The two words ‘refused’ and ‘left’ say it all.

The even more celebrated Pietermaritzburg episode has been the very soul of Gandhi theatre, screen, and legend. But how has the protagonist related it? The actual moment of eviction is captured in just three sentences: “The constable came. He took me by the hand and pushed me out. My luggage was also taken out.”

After the verbal resistance offered by Gandhi to the constable at Pietermaritzburg, he had been outdone physically although his spirit had remained unbowed. The next day, when at Pardekoph he was again manhandled in the stagecoach by the white man in charge of the vehicle, he refused to be physically defeated. “I clung to the brass rails of the coachbox and was determined to keep my hold even at the risk of breaking my bones ... He let go my arm.”

Unlike at Pietermaritzburg, Gandhi won at Pardekoph both spiritually and physically. He has said, “My active non-violence began from that date”. This ‘activeness’ was also to include something else he describes doing for the first time in his life between Pietermaritzburg and Pardekoph. Which was to employ a civic amenity, the telegraph office, for sending out wires by way of public complaint and private communication against the abuse of power by authorities.

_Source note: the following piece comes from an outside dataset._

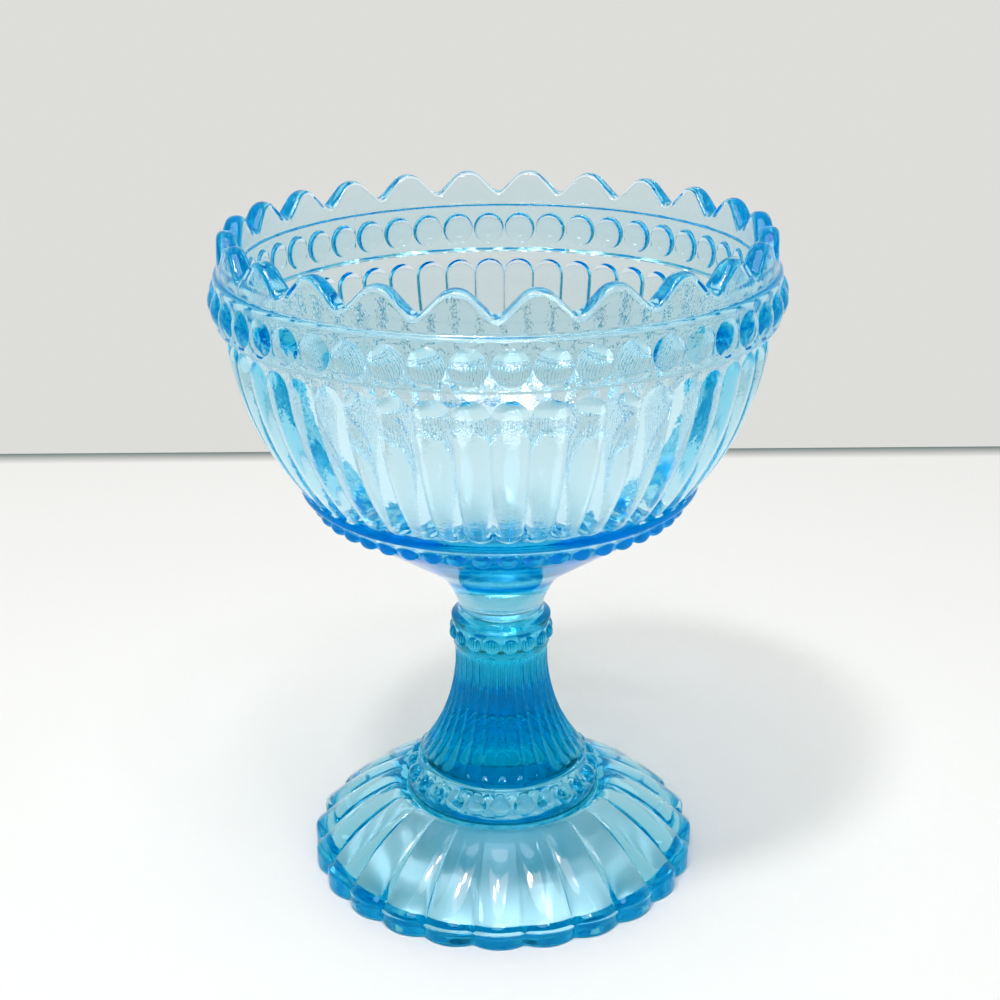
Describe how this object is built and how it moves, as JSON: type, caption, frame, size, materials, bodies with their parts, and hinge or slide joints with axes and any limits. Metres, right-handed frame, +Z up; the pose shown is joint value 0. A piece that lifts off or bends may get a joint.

Gandhi’s ‘essential writing’ in the public domain can also be taken to have begun with this act. That style of writing matures, very quickly, from an articulation of complaints over a personal hurt to issues affecting the public. When, barely a year after Pietermaritzburg and Pardekoph, he is pushed off President Street in Pretoria by a guard, Gandhi refuses to proceed against the man saying: “I have made it a rule not to go to court in respect of any personal grievance”.

He is already a rule-maker and, by the law of opposites, becoming a rule-breaker. And a rule-amender as well. Describing the brutal attack on him by a group of white youths on a Durban street on January 13, 1897, Gandhi once again holds on to a railing as he is battered.

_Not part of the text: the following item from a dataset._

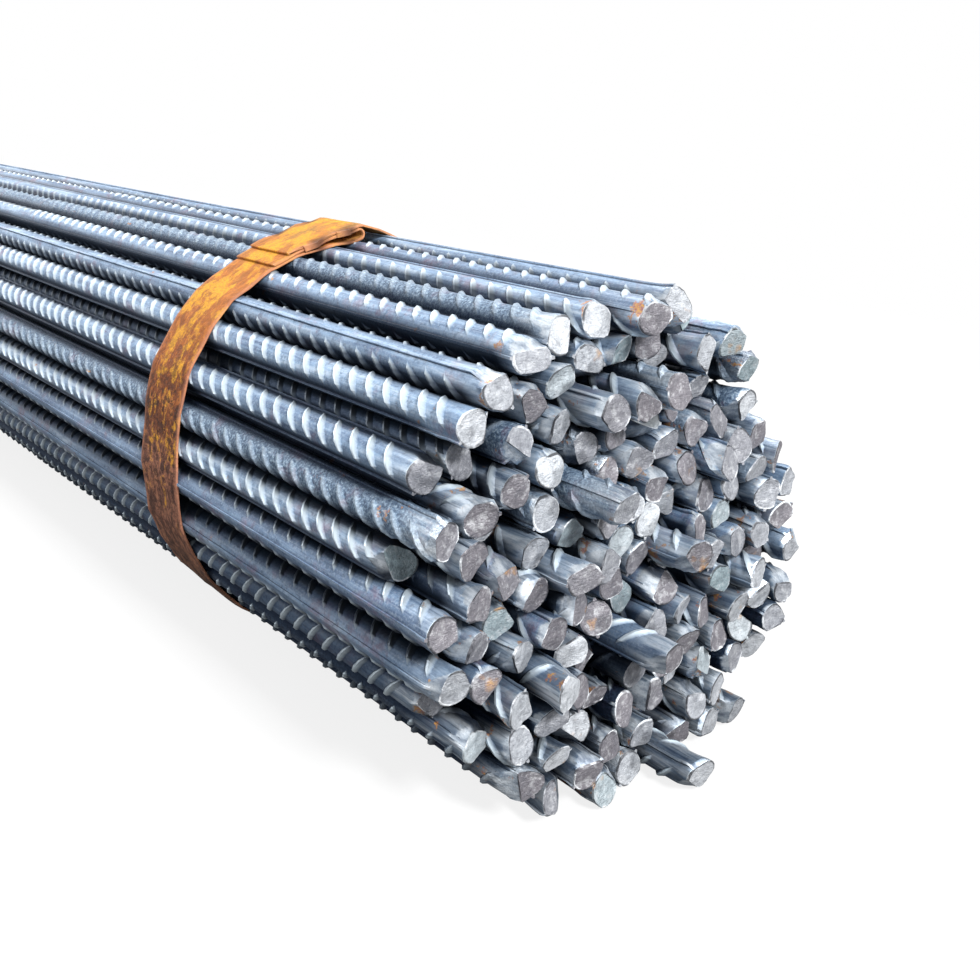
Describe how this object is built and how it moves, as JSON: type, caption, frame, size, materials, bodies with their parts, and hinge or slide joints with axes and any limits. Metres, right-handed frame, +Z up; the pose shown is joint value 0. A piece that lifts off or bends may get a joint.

“If I had lost hold of the bar, I would have struggled on, would perhaps have slapped or bitten the man and would have resisted till death.”

Gandhi ‘slapping and biting’! An amendment, a codicil, to his non-violence. Hard to believe, but there it is, and in his own words.
Sonja Schlesin (1887-1956) had joined Gandhi’s Johannesburg office in 1903 and served him and the cause of Indian South Africans with rare zeal. But she was her own person. Gandhi writes: “Miss Schlesin in her folly started smoking a cigarette in my presence. I slapped her and threw away the cigarette...”

(Johannesburg, 1903).
An opponent of public wrongs and a defender of individual rights in Durban, he was quite a wielder of authority at home. Throwing his friend Mehtab out of his Durban home with excellent reason, he very nearly did the same to Kasturba with no real provocation. She had said to him, “Keep your house to yourself and let me go”. “I forgot myself. I caught her by the hand, dragged the helpless woman to the gate, which was just opposite the ladder, and proceeded to open it with the intention of pushing her out. The tears were running down her cheeks in torrents, and she cried: Have you no sense of shame? Must you forget yourself? Where am I to go? I have no parents or relatives here to harbour me” ... I put on a brave face, but was really ashamed and shut the gate. If my wife could not leave me, neither could I leave her.”

How do we know of this unacceptable behaviour of Gandhi towards his wife? Not from her, not from witnesses. From him. From the ‘essential’ Gandhi. In all these episodes we see Gandhi employing force, the personal force of his mind-actuated body. We see a Gandhi who is putting his hands to a use we do not quite associate with him. He is no different here from the rest of us who have used or do use force in one form or the other when outraged, disdained, or insubordinated by those over who we feel we have some authority.

And lest it be thought that Gandhi stood for the use of physical force in those or similar circumstances, it is important to see that he was constantly making new tools for his satyagrahic intervention, tools which used his sense of outrage but sublimated it into something other than rage, into a greater and more potent energy, a capacity to turn the arrow of hurt into himself, to bear the resultant pain and use that pain to transform people and circumstances.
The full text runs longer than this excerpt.